The number of EUs in the total Bid Universe at the end of Q1 2015 was 19,381 EUs. The total number of Active EUs (defined as RFPs received and in process of review at New Flyer and bids or proposals submitted by New Flyer awaiting customer action) at the end of Q1 2015 was 7,067 EUs which is an increase of 338 EUs or 5% from the previous quarter.
Management anticipates that the amount of bus procurement activity by public transit agencies throughout the U.S. and Canada should remain robust based on expected customer fleet replacement plans and active procurements.
New Flyer Aftermarket
The aftermarket parts business continues to show signs of growth, which is partially offsetting the slowing down of sales for the Chicago Transit Authority mid-life upgrade program as it approaches completion in the second quarter 2015.

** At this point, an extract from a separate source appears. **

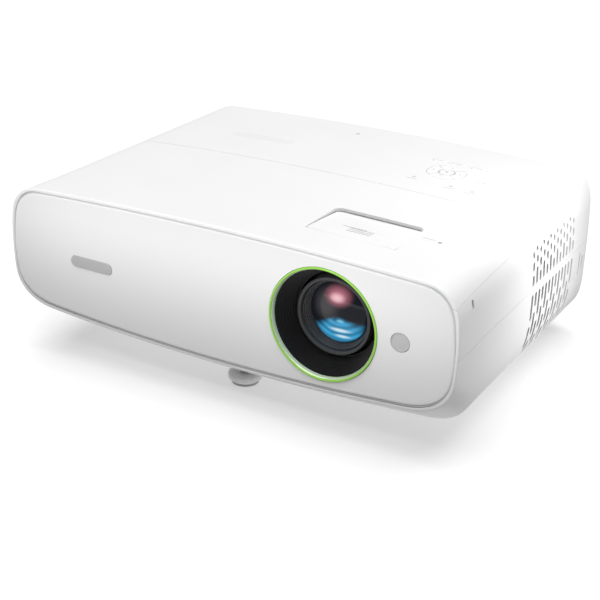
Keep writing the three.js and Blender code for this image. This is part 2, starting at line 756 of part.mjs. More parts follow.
const ARROWS = { right_key: 0, up_key: Math.PI / 2, left_key: Math.PI, down_key: 1.5 * Math.PI };
for (const [name, angle] of Object.entries(ARROWS)) part(name, arrowKey(angle), "key");
part("ok_key", rod("z", [PAD.x, PAD.y], 5.6, KEY_BOTTOM_Z, topAt(PAD.x) + KEY_RISE, 24), "key");
for (const [name, key] of Object.entries(OBLONG_KEYS)) part(name, oblongKey(key), "key");

// Rear panel and sockets

const REAR_PANEL_Y = 124.6;
const SOCKETS = {
  hdmi_sockets: { x: 90, z: 72, width: 17, height: 18, mouth: [14.2, 4.8], rise: [-5, 5], depth: 14 },
  usb_socket: { x: 56, z: 67, width: 15, height: 8.6, mouth: [12.6, 5.6], rise: [0], depth: 16 },
  vga_socket: { x: 14, z: 70, width: 31, height: 13.6, mouth: [17, 8.4], rise: [0], depth: 12 },
};
const INLET = { x: -104, z: 52, width: 30, height: 23, mouth: [24.4, 16.6] };

function socket({ x, z, width, height, mouth, rise, depth }) {
  const back = 127.4;
  const outer = box(x - width / 2, x + width / 2, back - depth, back, z - height / 2, z + height / 2);
  const mouths = rise.map((dz) => box(
    x - mouth[0] / 2, x + mouth[0] / 2, back - depth + 3, back + 1,
    z + dz - mouth[1] / 2, z + dz + mouth[1] / 2,
  ));
  return cut(outer, ...mouths);
}

function mainsInlet() {
  const { x, z, width, height, mouth } = INLET;
  const pin = (dx, dz) => box(x + dx - 1, x + dx + 1, 110, 122, z + dz - 2, z + dz + 2);
  const flange = box(
    x - width / 2 - 4, x + width / 2 + 4, 125.8, 128, z - height / 2 - 3, z + height / 2 + 3,
  );
  const body = box(x - width / 2, x + width / 2, 106, 127, z - height / 2, z + height / 2);
  const opening = box(
    x - mouth[0] / 2, x + mouth[0] / 2, 111, 130, z - mouth[1] / 2, z + mouth[1] / 2,
  );
  return union(cut(union(body, flange), opening), pin(-7, -1), pin(7, -1), pin(0, 3));
}

function rearPanel() {
  const { left, right, low, high } = REAR_OPENING;
  const plate = box(left + GAP, right - GAP, REAR_PANEL_Y - 2, REAR_PANEL_Y, low + GAP, high - GAP);
  const holes = Object.values(SOCKETS).map(({ x, z, width, height }) => box(
    x - width / 2 - GAP, x + width / 2 + GAP, 110, 140, z - height / 2 - GAP, z + height / 2 + GAP,
  ));
  const { x, z, width, height } = INLET;
  const vents = [];
  for (let i = 0; i < 12; i += 1) vents.push(box(-112 + i * 19, -97 + i * 19, 110, 140, 98, 102));
  return cut(
    plate,
    ...holes,
    box(x - width / 2 - GAP, x + width / 2 + GAP, 110, 140, z - height / 2 - GAP, z + height / 2 + GAP),
    ...vents,
  );
}

part("rear_panel", rearPanel(), "grey");
for (const [name, size] of Object.entries(SOCKETS)) part(name, socket(size), "steel");
part("mains_inlet", mainsInlet(), "black");

// Fans and speaker

const FANS = {
  exhaust_fan: { from: -164, y: -24, z: 68 },
  intake_fan: { from: 148, y: 44, z: 66 },
};
const FAN = { size: 66, depth: 14, bore: 31, hub: 12 };

function fanFrame({ from, y, z }) {
  const half = FAN.size / 2;
  const outline = rectangle(y - half, y + half, z - half, z + half, 4);
  const frame = cut(
    prism("x", outline, from, from + FAN.depth, { curveSegments: 2 }),
    rod("x", [y, z], FAN.bore, from - 1, from + FAN.depth + 1, 28),
  );
  const spokes = union(
    box(from, from + 2, y - FAN.bore - 1, y + FAN.bore + 1, z - 1.5, z + 1.5),
    box(from, from + 2, y - 1.5, y + 1.5, z - FAN.bore - 1, z + FAN.bore + 1),
  );
  return union(frame, spokes, rod("x", [y, z], FAN.hub, from, from + 3, 20));
}

function fanRotor({ from, y, z }) {
  const hub = rod("x", [y, z], FAN.hub, from + 3.4, from + FAN.depth, 20);
  const blades = [];
  for (let i = 0; i < 7; i += 1) {
    const blade = new THREE.BoxGeometry(1.2, 12, 18.4);
    blade.rotateZ(0.7).translate(from + 8.6, 0, FAN.hub + 8.4).rotateX((i * 2 * Math.PI) / 7);
    blades.push(solid(blade.translate(0, y, z)));
  }
  return union(hub, ...blades);
}

for (const [name, at] of Object.entries(FANS)) {
  part(`${name}_frame`, fanFrame(at), "black");
  part(`${name}_rotor`, fanRotor(at), "black");
}

part("speaker", turned("x", [52, 84], [
  [0, -150], [9, -150], [9, -158], [20, -163], [22, -163], [22, -167], [18, -167], [8, -162], [0, -163.5],
], 28), "black");

// Feet: a pad and a ribbed wheel in one piece, turning below a threaded stem

for (const [name, { x, y, radius, stem }] of Object.entries(FEET)) {
  const pad = radius - 1.6;
  part(name, turned("z", [x, y], [
    [0, 0], [pad - 0.8, 0], [pad, 0.8], [pad, 3], [radius - 0.8, 3], [radius, 3.8],
    [radius, WHEEL_TOP_Z - 0.8], [radius - 0.8, WHEEL_TOP_Z], [0, WHEEL_TOP_Z],
  ], 20), "shell");
  part(`${name}_stem`, rod("z", [x, y], stem, WHEEL_TOP_Z + GAP, STEM_TOP_Z, 20), "steel");
}

export default projector;
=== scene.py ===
"""A white home projector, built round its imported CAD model: fine shells, lens, keys, grilles and materials.

Units are metres in Blender. Shapes are written in millimetres and scaled by MM when a mesh is made.
The frame is the CAD's: X right seen from the front, Y from the front to the back, Z up.
"""

import json
import math

import bmesh
import bpy
import numpy as np
from mathutils import Matrix, Vector


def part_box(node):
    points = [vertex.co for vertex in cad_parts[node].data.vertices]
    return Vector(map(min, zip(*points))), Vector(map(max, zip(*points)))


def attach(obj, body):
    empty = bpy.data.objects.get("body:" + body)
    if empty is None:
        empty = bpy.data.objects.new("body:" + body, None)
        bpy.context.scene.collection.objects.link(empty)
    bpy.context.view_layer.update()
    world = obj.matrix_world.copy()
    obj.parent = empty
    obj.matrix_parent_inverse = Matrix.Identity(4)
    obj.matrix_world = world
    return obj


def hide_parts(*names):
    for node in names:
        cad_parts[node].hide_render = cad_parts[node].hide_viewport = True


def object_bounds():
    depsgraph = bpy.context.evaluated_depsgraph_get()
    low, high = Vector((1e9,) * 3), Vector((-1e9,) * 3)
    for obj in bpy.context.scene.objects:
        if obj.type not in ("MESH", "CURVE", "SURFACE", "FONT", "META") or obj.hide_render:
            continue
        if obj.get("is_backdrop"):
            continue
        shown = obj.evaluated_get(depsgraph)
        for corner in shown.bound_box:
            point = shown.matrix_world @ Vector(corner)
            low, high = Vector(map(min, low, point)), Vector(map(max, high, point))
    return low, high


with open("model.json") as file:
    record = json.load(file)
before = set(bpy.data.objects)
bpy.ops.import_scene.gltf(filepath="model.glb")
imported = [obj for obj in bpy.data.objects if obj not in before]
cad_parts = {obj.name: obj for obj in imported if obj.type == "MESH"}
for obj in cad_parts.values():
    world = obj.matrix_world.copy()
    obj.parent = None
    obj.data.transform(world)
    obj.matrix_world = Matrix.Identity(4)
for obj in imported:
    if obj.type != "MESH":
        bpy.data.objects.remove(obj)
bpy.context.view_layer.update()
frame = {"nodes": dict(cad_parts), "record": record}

MM = 0.001
TAU = 2 * math.pi


def box_mm(node):
    low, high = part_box(node)
    return np.array(low) / MM, np.array(high) / MM


def centre_mm(node):
    low, high = box_mm(node)
    return (low + high) / 2


def size_mm(node):
    low, high = box_mm(node)
    return high - low


# Driving dimensions, from the frame where a CAD node gives them
lower_low, lower_high = box_mm("lower_case")
upper_low, upper_high = box_mm("upper_case")
cover_high = box_mm("top_cover")[1]
panel_low, panel_high = box_mm("front_panel")
rear_low, rear_high = box_mm("rear_panel")
LENS = centre_mm("lens_trim_ring")
RING_RADIUS = size_mm("lens_trim_ring")[0] / 2
IR = centre_mm("ir_window")
LIP_Y = lower_low[1]
REAR_Y = lower_high[1]
BOTTOM_Z = lower_low[2]
TOP_Z = upper_high[2]
PARTING_Z = (lower_high[2] + upper_low[2]) / 2
SEAM_Y = cover_high[1] + 1.0
FLARE = 2.0
HALF_WIDTH = lower_high[0] - FLARE + 0.05
FLARE_END_Y = -64
TOP_CROWN = 3.6
CROWN_X = 148
WALL = 2.2
GAP = 0.3
CHIN_SLOPE = 0.61
CHIN_Z = 33
REAR_RADIUS = 20
COVER_SIDE_Z = 118
COVER_RADIUS = 20
CENTRE_Z = 80


# Materials

def set_inputs(node, values):
    for name, value in values.items():
        node.inputs[name].default_value = value


def new_material(name):
    made = bpy.data.materials.new(name)
    made.use_nodes = True
    return made, made.node_tree.nodes, made.node_tree.links


def surface(name, color, roughness, metallic=0.0, grain=0.5, bump=0.02, shade=0.03, rough_spread=0.08,
            coat=0.0, specular=0.5, transmission=0.0, ior=1.5, stretch=(1, 1, 1), above=None):
    """A moulded, cast or brushed finish that varies in tint and roughness. grain is in millimetres."""
    made, nodes, links = new_material(name)
    shader = nodes["Principled BSDF"]
    set_inputs(shader, {"Metallic": metallic, "Coat Weight": coat, "Coat Roughness": 0.12,
                        "Specular IOR Level": specular, "Transmission Weight": transmission, "IOR": ior})
    coords = nodes.new("ShaderNodeTexCoord")
    mapping = nodes.new("ShaderNodeMapping")
    mapping.inputs["Scale"].default_value = stretch
    links.new(coords.outputs["Object"], mapping.inputs["Vector"])

    def noise(size_mm, detail):
        node = nodes.new("ShaderNodeTexNoise")
        set_inputs(node, {"Scale": 1 / (size_mm * MM), "Detail": detail})
        links.new(mapping.outputs["Vector"], node.inputs["Vector"])
        return node.outputs["Fac"]

    def spread(source, low, high):
        node = nodes.new("ShaderNodeMapRange")
        set_inputs(node, {"To Min": low, "To Max": high})
        links.new(source, node.inputs["Value"])
        return node.outputs["Result"]

    fine = noise(grain, 3)
    broad = noise(60, 4)
    ramp = nodes.new("ShaderNodeMix")
    ramp.data_type = "RGBA"
    set_inputs(ramp, {"A": (*[c * (1 - shade) for c in color], 1),
                      "B": (*[min(1, c * (1 + shade * 0.5)) for c in color], 1)})
    links.new(broad, ramp.inputs["Factor"])
    tint = ramp.outputs["Result"]
    if above:
        level, upper_color = above
        split = nodes.new("ShaderNodeSeparateXYZ")
        links.new(coords.outputs["Object"], split.inputs["Vector"])
        step = nodes.new("ShaderNodeMath")
        step.operation = "GREATER_THAN"
        step.inputs[1].default_value = level * MM
        links.new(split.outputs["Z"], step.inputs[0])
        two = nodes.new("ShaderNodeMix")
        two.data_type = "RGBA"
        two.inputs["B"].default_value = (*upper_color, 1)
        links.new(tint, two.inputs["A"])
        links.new(step.outputs["Value"], two.inputs["Factor"])
        tint = two.outputs["Result"]
    links.new(tint, shader.inputs["Base Color"])
    links.new(spread(broad, roughness - rough_spread / 2, roughness + rough_spread / 2),
              shader.inputs["Roughness"])
    height = nodes.new("ShaderNodeBump")
    set_inputs(height, {"Strength": 1.0, "Distance": bump * MM})
    links.new(fine, height.inputs["Height"])
    links.new(height.outputs["Normal"], shader.inputs["Normal"])
    return made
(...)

Gross parts orders received by New Flyer’s aftermarket business during Q1 2015 decreased 6.9% compared to Q1 2014, while parts shipments in Q1 2015 increased 22.6% over Q1 2014.
Quarter-over-quarter, gross parts orders decreased by 23.5% over Q4 2014, while parts shipments were up 6.7% over the previous quarter.
NOTE: All dollar amounts are stated in U.S. currency based on an exchange rate of U.S. $1.00 = CAD $ 1.26 to calculate the value of the Canadian contracts in this release.